Bears around here tend to have lighter colored muzzles, so now this guy does too, regardless of whatever color it was when he was new. I also put a few splinters into his sign. The lettering is actually bright white, not light blue. The funniest part to me was that when he was wet, I turned his entire being by grabbing his nose. Don’t be trying that on a live one!
A dear friend, B, is a very accomplished quilter. She is also a true Mineral King person. Check out this quilt she made:
In case you need a tour guide, this is a view of Sawtooth, with Monarch Falls and the East fork of the Kaweah River. B was not pleased with Monarch Falls as it appeared in fabric form, so she requested a painted quilt square to replace it. Took some real planning! We walked to the view, I did a sketch, we laid out the quilt and I sketched it in place on tissue paper over the top of the quilt. Then I cut a piece of fabric, taped off the seam allowance, and coated it with gesso. Then, I lost it for awhile. After I cleaned out a closet, it reappeared, and I painted it as B and I planned.

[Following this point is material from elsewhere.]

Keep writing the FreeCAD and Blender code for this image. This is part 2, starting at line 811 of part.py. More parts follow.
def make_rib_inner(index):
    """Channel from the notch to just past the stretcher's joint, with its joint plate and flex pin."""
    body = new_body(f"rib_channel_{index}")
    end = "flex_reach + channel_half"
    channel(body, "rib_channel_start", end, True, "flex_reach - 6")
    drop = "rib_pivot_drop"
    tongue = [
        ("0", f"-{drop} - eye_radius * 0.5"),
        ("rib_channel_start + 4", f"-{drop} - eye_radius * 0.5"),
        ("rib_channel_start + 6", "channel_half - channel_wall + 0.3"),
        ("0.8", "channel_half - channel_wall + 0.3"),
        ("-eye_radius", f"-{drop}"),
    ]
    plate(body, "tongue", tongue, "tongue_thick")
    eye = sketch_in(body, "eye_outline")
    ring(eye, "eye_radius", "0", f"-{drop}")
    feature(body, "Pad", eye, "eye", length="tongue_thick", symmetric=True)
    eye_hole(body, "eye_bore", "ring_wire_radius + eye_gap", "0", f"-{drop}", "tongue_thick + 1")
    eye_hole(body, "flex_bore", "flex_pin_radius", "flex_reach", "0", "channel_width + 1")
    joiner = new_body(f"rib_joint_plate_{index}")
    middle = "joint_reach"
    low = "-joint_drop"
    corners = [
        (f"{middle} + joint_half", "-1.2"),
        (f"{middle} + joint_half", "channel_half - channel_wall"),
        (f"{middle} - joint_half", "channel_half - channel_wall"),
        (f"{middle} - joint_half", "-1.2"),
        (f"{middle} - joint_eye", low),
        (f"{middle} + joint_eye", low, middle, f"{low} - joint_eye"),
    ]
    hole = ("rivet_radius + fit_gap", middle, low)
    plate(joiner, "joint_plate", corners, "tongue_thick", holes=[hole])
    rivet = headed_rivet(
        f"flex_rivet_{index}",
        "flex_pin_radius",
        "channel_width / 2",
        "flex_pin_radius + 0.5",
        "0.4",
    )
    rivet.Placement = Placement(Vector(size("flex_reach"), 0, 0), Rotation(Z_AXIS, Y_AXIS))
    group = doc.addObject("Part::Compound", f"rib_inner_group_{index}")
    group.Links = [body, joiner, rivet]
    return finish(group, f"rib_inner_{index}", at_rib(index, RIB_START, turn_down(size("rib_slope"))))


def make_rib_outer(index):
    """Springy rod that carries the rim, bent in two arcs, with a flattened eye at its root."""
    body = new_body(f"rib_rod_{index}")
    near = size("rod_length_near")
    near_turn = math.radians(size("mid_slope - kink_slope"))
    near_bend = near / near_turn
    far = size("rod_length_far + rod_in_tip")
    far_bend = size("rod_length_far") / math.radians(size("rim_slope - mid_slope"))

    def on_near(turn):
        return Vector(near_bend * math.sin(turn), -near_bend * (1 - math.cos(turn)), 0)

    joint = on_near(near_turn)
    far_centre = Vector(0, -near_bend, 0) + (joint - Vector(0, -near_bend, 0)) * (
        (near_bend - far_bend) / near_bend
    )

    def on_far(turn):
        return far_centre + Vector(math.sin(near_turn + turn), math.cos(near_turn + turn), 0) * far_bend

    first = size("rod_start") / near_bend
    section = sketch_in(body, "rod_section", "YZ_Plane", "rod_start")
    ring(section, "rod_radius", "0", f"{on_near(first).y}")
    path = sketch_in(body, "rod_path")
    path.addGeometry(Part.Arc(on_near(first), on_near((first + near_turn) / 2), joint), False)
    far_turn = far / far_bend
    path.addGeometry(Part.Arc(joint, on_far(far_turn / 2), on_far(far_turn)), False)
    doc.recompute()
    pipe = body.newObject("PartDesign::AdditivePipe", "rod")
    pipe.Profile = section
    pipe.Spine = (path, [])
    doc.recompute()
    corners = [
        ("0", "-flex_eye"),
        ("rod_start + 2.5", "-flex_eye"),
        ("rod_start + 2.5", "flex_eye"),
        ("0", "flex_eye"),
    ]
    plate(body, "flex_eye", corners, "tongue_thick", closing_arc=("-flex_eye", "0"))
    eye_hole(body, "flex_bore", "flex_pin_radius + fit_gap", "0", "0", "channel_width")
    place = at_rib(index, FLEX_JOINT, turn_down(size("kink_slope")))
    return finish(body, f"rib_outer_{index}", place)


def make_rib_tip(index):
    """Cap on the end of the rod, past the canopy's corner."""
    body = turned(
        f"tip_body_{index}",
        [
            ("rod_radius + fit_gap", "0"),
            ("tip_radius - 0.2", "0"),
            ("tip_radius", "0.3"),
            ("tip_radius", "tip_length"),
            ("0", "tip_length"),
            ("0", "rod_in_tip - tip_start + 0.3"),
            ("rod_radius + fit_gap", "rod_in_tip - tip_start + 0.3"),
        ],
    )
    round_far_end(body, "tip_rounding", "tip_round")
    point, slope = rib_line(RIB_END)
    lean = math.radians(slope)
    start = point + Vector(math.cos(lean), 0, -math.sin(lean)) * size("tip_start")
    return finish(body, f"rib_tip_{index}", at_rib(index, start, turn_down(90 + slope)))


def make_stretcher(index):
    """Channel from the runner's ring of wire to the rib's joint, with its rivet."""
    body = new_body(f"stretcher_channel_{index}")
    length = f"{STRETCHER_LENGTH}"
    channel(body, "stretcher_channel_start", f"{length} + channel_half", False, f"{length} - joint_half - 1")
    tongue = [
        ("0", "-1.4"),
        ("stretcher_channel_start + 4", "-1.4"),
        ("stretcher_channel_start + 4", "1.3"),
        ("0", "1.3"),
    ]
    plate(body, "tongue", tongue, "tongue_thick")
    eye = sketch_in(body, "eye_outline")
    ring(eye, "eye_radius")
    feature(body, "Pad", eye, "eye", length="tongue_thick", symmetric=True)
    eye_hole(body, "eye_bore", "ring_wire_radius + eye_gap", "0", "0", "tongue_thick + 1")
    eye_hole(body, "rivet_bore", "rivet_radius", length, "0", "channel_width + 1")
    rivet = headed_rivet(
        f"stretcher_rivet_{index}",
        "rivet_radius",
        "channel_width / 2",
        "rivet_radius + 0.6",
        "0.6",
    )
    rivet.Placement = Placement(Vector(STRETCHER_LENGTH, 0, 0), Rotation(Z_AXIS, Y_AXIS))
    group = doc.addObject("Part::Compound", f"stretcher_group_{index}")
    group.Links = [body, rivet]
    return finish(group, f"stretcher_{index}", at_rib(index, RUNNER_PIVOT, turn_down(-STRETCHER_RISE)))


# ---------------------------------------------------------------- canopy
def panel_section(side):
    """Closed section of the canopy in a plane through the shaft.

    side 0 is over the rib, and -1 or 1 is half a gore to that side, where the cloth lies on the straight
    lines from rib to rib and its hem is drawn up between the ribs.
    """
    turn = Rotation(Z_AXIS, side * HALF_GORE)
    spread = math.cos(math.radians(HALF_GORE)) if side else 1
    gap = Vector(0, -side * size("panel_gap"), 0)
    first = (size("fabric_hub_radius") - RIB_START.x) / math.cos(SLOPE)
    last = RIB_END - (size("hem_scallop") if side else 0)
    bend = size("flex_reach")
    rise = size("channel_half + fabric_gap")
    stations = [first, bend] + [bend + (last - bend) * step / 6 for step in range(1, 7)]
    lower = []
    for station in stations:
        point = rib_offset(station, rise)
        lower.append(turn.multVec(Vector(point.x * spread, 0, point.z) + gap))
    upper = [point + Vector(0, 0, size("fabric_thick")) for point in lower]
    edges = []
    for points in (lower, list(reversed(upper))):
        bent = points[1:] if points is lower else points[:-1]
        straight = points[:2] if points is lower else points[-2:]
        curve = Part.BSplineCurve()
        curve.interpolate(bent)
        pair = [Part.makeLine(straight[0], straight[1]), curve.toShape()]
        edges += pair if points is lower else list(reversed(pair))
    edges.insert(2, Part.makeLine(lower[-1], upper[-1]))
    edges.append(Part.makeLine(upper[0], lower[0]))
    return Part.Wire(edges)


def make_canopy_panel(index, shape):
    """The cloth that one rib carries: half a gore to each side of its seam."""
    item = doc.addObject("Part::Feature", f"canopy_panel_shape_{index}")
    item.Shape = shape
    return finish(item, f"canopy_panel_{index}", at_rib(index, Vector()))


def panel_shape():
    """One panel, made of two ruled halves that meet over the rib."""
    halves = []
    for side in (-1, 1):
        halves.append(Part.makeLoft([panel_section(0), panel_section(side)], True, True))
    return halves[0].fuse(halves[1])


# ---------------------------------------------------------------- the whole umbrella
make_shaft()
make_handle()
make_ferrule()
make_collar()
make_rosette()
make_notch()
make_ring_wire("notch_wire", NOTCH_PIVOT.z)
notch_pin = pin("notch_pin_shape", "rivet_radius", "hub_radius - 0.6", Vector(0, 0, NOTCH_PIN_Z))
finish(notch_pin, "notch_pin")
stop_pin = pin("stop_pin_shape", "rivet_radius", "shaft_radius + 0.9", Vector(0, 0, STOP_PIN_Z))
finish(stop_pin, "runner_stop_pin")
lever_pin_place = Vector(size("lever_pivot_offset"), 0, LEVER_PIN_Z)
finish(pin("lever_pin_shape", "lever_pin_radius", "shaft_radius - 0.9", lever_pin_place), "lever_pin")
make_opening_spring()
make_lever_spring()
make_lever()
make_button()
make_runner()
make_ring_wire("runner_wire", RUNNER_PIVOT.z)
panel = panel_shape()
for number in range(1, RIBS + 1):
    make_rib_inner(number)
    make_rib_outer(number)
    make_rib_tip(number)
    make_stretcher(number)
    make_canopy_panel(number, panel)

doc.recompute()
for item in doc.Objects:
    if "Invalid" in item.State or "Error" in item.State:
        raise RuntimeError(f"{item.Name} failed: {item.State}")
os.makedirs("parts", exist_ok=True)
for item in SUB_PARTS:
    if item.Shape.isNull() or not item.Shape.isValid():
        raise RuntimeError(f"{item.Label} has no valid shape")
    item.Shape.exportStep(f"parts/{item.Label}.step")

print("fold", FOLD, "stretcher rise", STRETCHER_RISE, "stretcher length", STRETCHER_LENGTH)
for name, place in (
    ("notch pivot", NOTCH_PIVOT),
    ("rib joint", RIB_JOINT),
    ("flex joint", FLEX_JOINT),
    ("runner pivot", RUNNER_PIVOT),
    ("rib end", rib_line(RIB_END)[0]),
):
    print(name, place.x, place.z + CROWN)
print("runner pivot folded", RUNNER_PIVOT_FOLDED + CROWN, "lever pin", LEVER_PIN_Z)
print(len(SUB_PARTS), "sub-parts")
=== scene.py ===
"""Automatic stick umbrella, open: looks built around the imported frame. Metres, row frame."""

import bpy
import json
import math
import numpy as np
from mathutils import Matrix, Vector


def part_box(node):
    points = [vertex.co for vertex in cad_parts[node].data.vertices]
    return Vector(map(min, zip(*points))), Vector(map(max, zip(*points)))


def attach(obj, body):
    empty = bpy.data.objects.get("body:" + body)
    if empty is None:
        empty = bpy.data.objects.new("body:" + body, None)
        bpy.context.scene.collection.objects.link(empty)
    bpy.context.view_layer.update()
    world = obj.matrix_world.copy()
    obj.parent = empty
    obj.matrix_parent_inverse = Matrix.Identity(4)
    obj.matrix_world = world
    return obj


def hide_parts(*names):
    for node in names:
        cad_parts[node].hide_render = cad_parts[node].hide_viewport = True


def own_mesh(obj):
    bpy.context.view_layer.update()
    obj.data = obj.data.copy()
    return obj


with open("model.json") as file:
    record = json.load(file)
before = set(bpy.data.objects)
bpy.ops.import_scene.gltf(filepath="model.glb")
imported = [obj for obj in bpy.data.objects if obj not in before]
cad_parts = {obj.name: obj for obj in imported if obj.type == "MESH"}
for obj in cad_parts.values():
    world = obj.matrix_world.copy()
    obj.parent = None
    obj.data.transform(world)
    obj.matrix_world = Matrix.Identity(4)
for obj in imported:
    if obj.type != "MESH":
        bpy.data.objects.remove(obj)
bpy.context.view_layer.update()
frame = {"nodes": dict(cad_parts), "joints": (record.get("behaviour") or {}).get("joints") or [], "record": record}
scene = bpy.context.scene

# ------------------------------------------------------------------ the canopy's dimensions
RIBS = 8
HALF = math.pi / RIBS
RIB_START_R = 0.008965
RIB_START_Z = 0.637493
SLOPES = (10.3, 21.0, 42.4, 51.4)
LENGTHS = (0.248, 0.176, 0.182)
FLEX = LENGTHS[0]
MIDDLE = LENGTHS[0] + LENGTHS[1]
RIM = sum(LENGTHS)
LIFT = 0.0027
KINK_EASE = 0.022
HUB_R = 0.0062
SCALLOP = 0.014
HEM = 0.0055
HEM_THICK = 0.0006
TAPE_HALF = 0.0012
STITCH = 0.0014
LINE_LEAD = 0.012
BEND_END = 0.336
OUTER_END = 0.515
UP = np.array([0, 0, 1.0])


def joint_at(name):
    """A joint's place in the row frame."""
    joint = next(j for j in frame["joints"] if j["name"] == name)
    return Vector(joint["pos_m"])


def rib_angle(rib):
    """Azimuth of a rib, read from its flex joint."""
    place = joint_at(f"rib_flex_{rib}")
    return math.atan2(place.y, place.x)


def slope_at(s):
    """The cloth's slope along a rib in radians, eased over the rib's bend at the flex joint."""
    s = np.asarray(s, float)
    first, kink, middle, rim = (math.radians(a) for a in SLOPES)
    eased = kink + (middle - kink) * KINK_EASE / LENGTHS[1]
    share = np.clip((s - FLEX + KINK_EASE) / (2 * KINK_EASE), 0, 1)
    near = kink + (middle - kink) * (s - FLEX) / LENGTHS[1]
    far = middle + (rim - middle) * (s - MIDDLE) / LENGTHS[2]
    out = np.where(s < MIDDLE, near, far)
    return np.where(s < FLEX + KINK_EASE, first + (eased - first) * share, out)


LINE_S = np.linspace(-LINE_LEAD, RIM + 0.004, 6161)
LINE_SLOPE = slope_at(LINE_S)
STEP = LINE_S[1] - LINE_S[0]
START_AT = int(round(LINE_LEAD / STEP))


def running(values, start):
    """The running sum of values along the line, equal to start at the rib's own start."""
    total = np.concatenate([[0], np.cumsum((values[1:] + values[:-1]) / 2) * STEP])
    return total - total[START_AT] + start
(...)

This shows it just lying on the quilt without being stitched (hence, the white border). I actually mixed paint to match part of the fabric! Isn’t this a cool idea? Isn’t B an over-the-top quilter?
Have a look at the completed umbrella. Forgive me for tooting my own horn, but isn’t this the coolest thing?!? Have you ever seen this treatment before? Painting a patio umbrella wasn’t my idea, but the poppies were. I’m into poppies, but if you read this blog, you knew that.
“. . . and I have this project.” Those words can be a big OH-OH or they can signal an adventure on the way. Now that I know how to paint, those words are most often in the adventure category. When you are an artist, especially one who makes her living rather than being a hobbyist, people ask the strangest things! Here is my latest adventure:
This is not a funny looking tablecloth but a patio umbrella! It has some sort of water resistant stuff on it, so it has to be rather forcefully persuaded to take the paint. Several layers into the process it gets easier to spread the color around. It needs more, but I ran out of workday today, as usual.